Ainsi, ce référé probatoire n’est nullement soumis aux conditions d’urgence, de l’existence d’un trouble manifestement illicite ou de contestations sérieuses.
À l’opposé, il faut et il suffit que la partie requérante justifie d’un motif légitime de conserver ou d’établir avant tout procès la preuve de faits dont pourrait dépendre la solution d’un litige.
En outre, au regard d’une requête formée sur le fondement de l’article 145 du code de procédure civile, l’article 146 du même code n’a pas plus vocation à s’appliquer.
Sur l’existence d’un motif légitime, il doit être rappelé que la procédure prévue par l’article 145 n’est pas limitée à la conservation des preuves et peut aussi tendre à leur établissement.
À cet égard, et à ce stade, il est inopérant d’invoquer la charge de la preuve en matière de discrimination.
L’appréciation du motif légitime relève du pouvoir souverain de la juridiction saisie de la demande.
À cet égard, il convient de relever qu’il est non contesté que depuis le 1er avril 2020 et jusqu’au 31 décembre 2023, Mme [Z] a été mise à la disposition de l’union locale puis départementale de la CGT.
La Société justifie également que sa salariée a bien réalisé un bilan de compétences, à sa demande, en vue d’une évolution professionnelle au sein de l’entreprise.
Ce bilan a été financé à hauteur de 2190 euros.
Surtout, il se déduit des écritures de l’appelante qu’elle a établi son ‘panel’ après consultation du Registre unique du personnel et exploitation des informations communiquées par l’employeur.
Elle soutient qu’il existe une disparité entre ses collègues du panel et sa propre évolution.
Cependant, il doit être considéré qu’après la communication de ces éléments et la consultation du Registre unique du personnel, elle ne verse elle-même aux débats aucun élément et surtout ne s’explique nullement sur le choix des salariés dont elle sollicite la communication des données personnelles s’agissant des salaires et des évolutions de carrière.
À l’opposé, la Société, au moins pour l’un des salariés du panel établi par Mme [Z], justifie aux débats que celui-ci n’est pas dans une situation identique ou équivalente à la demanderesse.
A cet égard il est à noter qu’elle a pu établir des tableaux quant à l’évolution du salaire fixe moyen annuel d’un cadre dans l’entreprise.
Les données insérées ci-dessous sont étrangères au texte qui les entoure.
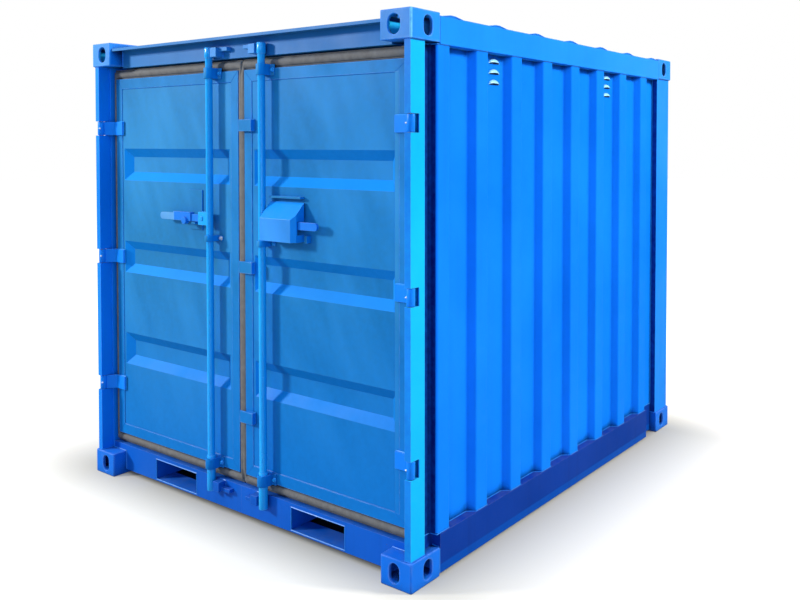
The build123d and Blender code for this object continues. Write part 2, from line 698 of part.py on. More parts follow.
for side_name, side in SIDES.items():
    mid_x = side * leaf_mid_x
    # The frame is a channel that opens into the container
    with BuildPart() as door_frame:
        with BuildSketch(front_plane(leaf_face)):
            with Locations((mid_x, leaf_mid_z)):
                Rectangle(leaf_width, leaf_height)
                Rectangle(panel_width, panel_height, mode=Mode.SUBTRACT)
        extrude(amount=leaf_depth, dir=DEEP)
        with BuildSketch(front_plane(leaf_face + frame_wall)):
            with Locations((mid_x, leaf_mid_z)):
                Rectangle(leaf_width - 2 * frame_wall, leaf_height - 2 * frame_wall)
                Rectangle(panel_width + 2 * frame_wall, panel_height + 2 * frame_wall, mode=Mode.SUBTRACT)
        extrude(amount=leaf_depth, dir=DEEP, mode=Mode.SUBTRACT)
        if side > 0:
            for z in tab_heights:
                block(gasket_inner, tab_end, behind(tab_front), behind(tab_front + tab_thickness),
                      z - tab_height / 2, z + tab_height / 2)
                block(leaf_inner_edge + tab_root, tab_end, behind(tab_front), behind(leaf_face),
                      z - tab_height / 2, z + tab_height / 2)
    save(door_frame.part, f"door_frame_{side_name}")

    # The panel is one sheet with three pressed grooves
    with BuildPart() as door_panel:
        with BuildSketch(front_plane(panel_face)):
            with Locations((mid_x, leaf_mid_z)):
                Rectangle(panel_width, panel_height)
        extrude(amount=panel_skin, dir=DEEP)
        for i in range(groove_count):
            z = leaf_low + frame_bar + groove_flat * (i + 1) + groove_height * (i + 0.5) + groove_shift
            for grow, mode in ((panel_skin, Mode.ADD), (0.0, Mode.SUBTRACT)):
                with BuildSketch(front_plane(panel_face)):
                    with Locations((mid_x, z)):
                        Rectangle(groove_width + 2 * grow, groove_height + 2 * grow)
                with BuildSketch(front_plane(panel_face + groove_depth + grow)):
                    with Locations((mid_x, z)):
                        Rectangle(groove_width - 2 * groove_slope + 2 * grow,
                                  groove_height - 2 * groove_slope + 2 * grow)
                loft(mode=mode)
    save(door_panel.part, f"door_panel_{side_name}")

    # The gasket goes round the edge of the leaf
    with BuildPart() as gasket:
        with BuildSketch(front_plane(leaf_face + gasket_set_back)):
            bar(side * gasket_inner, side * gasket_outer, gasket_low, gasket_high)
            with Locations((mid_x, leaf_mid_z)):
                Rectangle(leaf_width, leaf_height, mode=Mode.SUBTRACT)
        extrude(amount=gasket_depth, dir=DEEP)
    save(gasket.part, f"door_gasket_{side_name}")

    # Three straps run from the knuckles to the face of the leaf
    with BuildPart() as hinge_straps:
        for z in hinge_heights:
            with BuildSketch(Plane.XY.offset(z - knuckle_height / 2)):
                strap_depth = leaf_face - strap_thickness / 2
                bend = strap_depth - hinge_depth
                with BuildLine():
                    Polyline([(side * hinge_x, behind(hinge_depth)),
                              (side * (hinge_x - bend), behind(strap_depth)),
                              (side * (leaf_outer_edge - strap_reach), behind(strap_depth))])
                trace(line_width=strap_thickness)
                with Locations((side * hinge_x, behind(hinge_depth))):
                    Circle(knuckle_radius)
                    Circle(pin_radius + pin_gap, mode=Mode.SUBTRACT)
            extrude(amount=knuckle_height)
    save(hinge_straps.part, f"hinge_straps_{side_name}")

    # Brackets hold the lock rod on the leaf
    with BuildPart() as rod_brackets:
        holes = (collar_radius, rod_radius, rod_radius)
        backs = (leaf_face, panel_face, leaf_face)
        for z, tall, hole, back in zip(bracket_heights, bracket_tall, holes, backs):
            cheek = hole + bracket_wall
            with BuildSketch(Plane.XY.offset(z - tall / 2)):
                with Locations((side * rod_x, behind(rod_depth))):
                    Circle(cheek)
                bar(side * rod_x - cheek, side * rod_x + cheek, behind(rod_depth), behind(back))
                bar(side * rod_x - bracket_foot_width / 2, side * rod_x + bracket_foot_width / 2,
                    behind(back - bracket_foot), behind(back))
                with Locations((side * rod_x, behind(rod_depth))):
                    Circle(hole + bracket_gap, mode=Mode.SUBTRACT)
            extrude(amount=tall)
    save(rod_brackets.part, f"rod_brackets_{side_name}")

    # The lock rod, with a sleeve below, a collar above and a forked hub for the handle
    with BuildPart() as lock_rod:
        rod_lengths = (
            (rod_low, rod_high, rod_radius),
            (rod_low, rod_low + sleeve_height, collar_radius),
            (rod_high - collar_height, rod_high, collar_radius),
        )
        for low, high, radius in rod_lengths:
            with BuildSketch(Plane.XY.offset(low)):
                with Locations((side * rod_x, behind(rod_depth))):
                    Circle(radius)
            extrude(amount=high - low)
        hub_low = handle_height - hub_height / 2
        hub_high = handle_height + hub_height / 2
        hub_reach = handle_bar_depth / 2 + hub_gap + hub_cheek
        block(side * rod_x, side * hub_end, behind(rod_depth - hub_reach), behind(rod_depth + hub_reach),
              hub_low, hub_high)
        block(side * hub_web_end, side * (hub_end + cut_over), behind(rod_depth - hub_reach + hub_cheek),
              behind(rod_depth + hub_reach - hub_cheek), hub_low, hub_high, mode=Mode.SUBTRACT)
        with BuildSketch(front_plane(rod_depth - hub_reach)):
            with Locations((side * handle_pin_x, handle_height)):
                Circle(handle_pin_radius)
        extrude(amount=2 * hub_reach, dir=DEEP)
    save(lock_rod.part, f"lock_rod_{side_name}")

    # The handle turns up and down on the pin in the hub
    with BuildPart() as handle:
        tip = handle_tips[side_name]
        bar_round = handle_bar_height / 2
        with BuildSketch(front_plane(rod_depth - handle_bar_depth / 2)):
            tip_x = side * (tip - bar_round)
            bar(side * handle_pin_x, tip_x, handle_height - bar_round, handle_height + bar_round)
            with Locations((side * handle_pin_x, handle_height), (tip_x, handle_height)):
                Circle(bar_round)
            with Locations((side * handle_pin_x, handle_height)):
                Circle(handle_pin_radius + handle_pin_gap, mode=Mode.SUBTRACT)
        extrude(amount=handle_bar_depth, dir=DEEP)
        if side < 0:
            block(side * hasp_start, side * hasp_end,
                  behind(rod_depth - hasp_depth / 2), behind(rod_depth + hasp_depth / 2),
                  handle_height - bar_round, handle_height + bar_round + hasp_rise)
            with BuildSketch(front_plane(rod_depth - hasp_depth / 2 - knob_length)):
                with Locations((side * knob_x, handle_height - knob_drop)):
                    Circle(knob_radius)
            extrude(amount=knob_length + hasp_depth / 2, dir=DEEP)
    save(handle.part, f"handle_{side_name}")

# The left handle rests over a shelf on a plate that is welded to the panel
with BuildPart() as catch_left:
    block(-catch_plate_start, -catch_plate_end,
          behind(panel_face - catch_plate_thickness), behind(panel_face),
          handle_height - catch_plate_drop, handle_height + catch_plate_rise)
    shelf_top = handle_height - handle_bar_height / 2 - catch_shelf_gap
    block(-catch_shelf_start, -catch_shelf_end, behind(catch_shelf_front), behind(panel_face),
          shelf_top - catch_shelf_thickness, shelf_top)
save(catch_left.part, "handle_catch_left")

# The right leaf has a rain strip over the lock box and a lug beside it
with BuildPart() as catch_right:
    strip_low = handle_height + rain_strip_rise
    block(rain_strip_start, rain_strip_end, behind(rain_strip_front), behind(panel_face),
          strip_low, strip_low + rain_strip_thickness)
    lug_low = handle_height - stay_lug_drop
    block(stay_lug_start, stay_lug_end, behind(stay_lug_front), behind(panel_face),
          lug_low, lug_low + stay_lug_height)
save(catch_right.part, "handle_catch_right")

# The lock box is a sheet hood that the right handle carries, open below and behind
with BuildPart() as lock_box:
    hood = [
        (box_front, box_low),
        (box_front, handle_height + box_face_rise),
        (box_back, handle_height + box_rise),
        (box_back, box_low),
    ]
    with BuildSketch(Plane.YZ.offset(box_start)):
        with BuildLine():
            Polyline([(behind(d), z) for d, z in hood], close=True)
        make_face()
    extrude(amount=box_end - box_start)
    front_edges = lock_box.edges().filter_by(Axis.Z).group_by(Axis.Y)[0]
    chamfer(front_edges.sort_by(Axis.X)[-1], length=box_bevel)
    hidden_faces = [lock_box.faces().sort_by(Axis.Z)[0], lock_box.faces().sort_by(Axis.Y)[-1]]
    offset(amount=-box_sheet, openings=hidden_faces)
    slot_top = handle_height + handle_bar_height / 2
    block(box_end - box_sheet - cut_over, box_end + cut_over,
          behind(box_slot_front), behind(box_back + cut_over),
          handle_height - box_slot_drop, slot_top, mode=Mode.SUBTRACT)
    block(box_start - cut_over, box_start + box_sheet + cut_over,
          behind(rod_depth - hub_reach - box_hub_gap), behind(box_back + cut_over),
          hub_low - box_hub_gap, hub_high + box_hub_gap, mode=Mode.SUBTRACT)
save(lock_box.part, "lock_box")
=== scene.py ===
import math

import bmesh
import bpy
from mathutils import Matrix, Vector, noise


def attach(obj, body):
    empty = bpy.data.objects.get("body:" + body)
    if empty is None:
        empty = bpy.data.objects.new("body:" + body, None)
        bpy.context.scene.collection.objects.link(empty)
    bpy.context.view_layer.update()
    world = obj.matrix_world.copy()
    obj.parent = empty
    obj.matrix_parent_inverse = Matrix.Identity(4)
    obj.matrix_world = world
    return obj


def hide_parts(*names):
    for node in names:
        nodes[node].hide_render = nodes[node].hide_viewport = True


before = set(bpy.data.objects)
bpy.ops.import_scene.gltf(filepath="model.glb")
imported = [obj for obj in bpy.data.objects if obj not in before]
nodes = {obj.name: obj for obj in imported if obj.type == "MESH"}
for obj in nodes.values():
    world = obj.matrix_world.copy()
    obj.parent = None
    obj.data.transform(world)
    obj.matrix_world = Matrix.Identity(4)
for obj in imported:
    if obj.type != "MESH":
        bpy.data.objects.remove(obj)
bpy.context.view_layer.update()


# Corner castings: eight hollow steel castings that carry the whole load. Each is
# cast, fettled, welded to its post and rails, and sprayed with the rest, so a
# faint sand texture shows through the paint.
mm = 0.001


def add_node(nt, kind, **values):
    """A node of a material. in_NAME sets an input, by its name or its number."""
    node = nt.nodes.new(kind)
    for name, value in values.items():
        if name.startswith("in_"):
            key = name[3:]
            node.inputs[int(key) if key.isdigit() else key.replace("_", " ")].default_value = value
        else:
            setattr(node, name, value)
    return node


def start_material(name):
    """A new material that holds one shader, and the object's own coordinates in metres."""
    material = bpy.data.materials.new(name)
    material.use_nodes = True
    nt = material.node_tree
    where = add_node(nt, "ShaderNodeTexCoord").outputs["Object"]
    return material, nt, nt.nodes["Principled BSDF"], where


def feed(nt, value, socket):
    """Links a socket, or sets a number or a colour."""
    if hasattr(value, "is_linked"):
        nt.links.new(value, socket)
    elif isinstance(value, tuple):
        socket.default_value = (*value, 1.0)
    else:
        socket.default_value = value


def mottle(nt, where, scale, stretch=(1, 1, 1), detail=4.0, rough=0.55, shift=0.0):
    """Noise at a scale per metre, stretched along an axis where asked."""
    mapping = add_node(nt, "ShaderNodeMapping", in_Scale=stretch, in_Location=(shift, shift, shift))
    nt.links.new(where, mapping.inputs["Vector"])
    tex = add_node(nt, "ShaderNodeTexNoise", in_Scale=scale, in_Detail=detail, in_Roughness=rough)
    nt.links.new(mapping.outputs[0], tex.inputs["Vector"])
    return tex.outputs["Fac"]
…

Il résulte de ces indications, qu’au regard des éléments dont elle a et/ou peut avoir communication, Mme [Z] ne justifie pas de l’utilité et de l’intérêt de la mesure sollicitée au regard des salariés spécifiquement dénommés en l’espèce.
Dans cette mesure, le motif légitime n’est pas établi et la demande de communication telle qu’elle est formulée doit être rejetée en application de l’article 145 du code de procédure civile.
Mme [Z], qui succombe sur les mérites de son appel, doit être condamnée aux dépens et déboutée en sa demande fondée sur l’article 700 du code de procédure civile.
Il sera fait application de cet article au profit de l’intimée en cause d’appel.
PAR CES MOTIFS :
La cour, statuant publiquement par arrêt contradictoire, publiquement et en dernier ressort
Confirme l’ordonnance déférée sauf à sa disposition ayant dit n’y avoir lieu à référé,
Statuant à nouveau du seul chef de la disposition infirmée et y ajoutant,
Rejette la demande de production de pièces formulée en application de l’article 145 du code de procédure civile,
Condamne Mme [S] [Z] aux dépens d’appel,
Condamne Mme [S] [Z] à payer à la société Systra la somme de 1500 euros en application des dispositions de l’article 700 du code de procédure civile.